— Start —

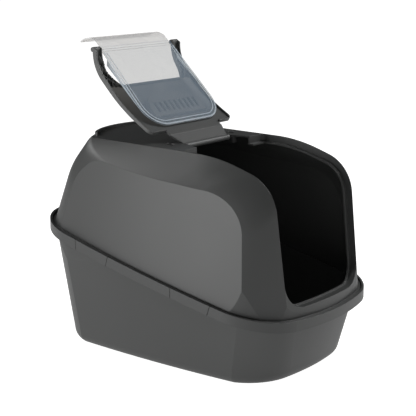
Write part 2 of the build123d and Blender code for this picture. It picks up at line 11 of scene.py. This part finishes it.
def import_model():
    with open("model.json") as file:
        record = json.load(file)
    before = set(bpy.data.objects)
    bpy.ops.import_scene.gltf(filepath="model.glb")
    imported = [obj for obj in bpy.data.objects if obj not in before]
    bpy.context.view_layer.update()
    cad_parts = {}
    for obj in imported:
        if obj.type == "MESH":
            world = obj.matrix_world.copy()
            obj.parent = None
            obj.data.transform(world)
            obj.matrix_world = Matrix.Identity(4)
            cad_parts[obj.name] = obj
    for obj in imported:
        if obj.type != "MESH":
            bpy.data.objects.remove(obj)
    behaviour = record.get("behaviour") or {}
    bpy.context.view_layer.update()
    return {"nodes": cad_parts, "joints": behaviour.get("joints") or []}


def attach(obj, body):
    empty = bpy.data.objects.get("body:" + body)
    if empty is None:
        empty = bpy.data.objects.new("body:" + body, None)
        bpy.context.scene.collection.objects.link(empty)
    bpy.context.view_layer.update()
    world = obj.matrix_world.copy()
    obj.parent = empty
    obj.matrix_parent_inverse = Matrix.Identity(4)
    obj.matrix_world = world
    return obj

— End —

**Exercise brief**:
Locate each line with the word "return" and copy it.

**Solution for this problem**:
    return {"nodes": cad_parts, "joints": behaviour.get("joints") or []}
    return obj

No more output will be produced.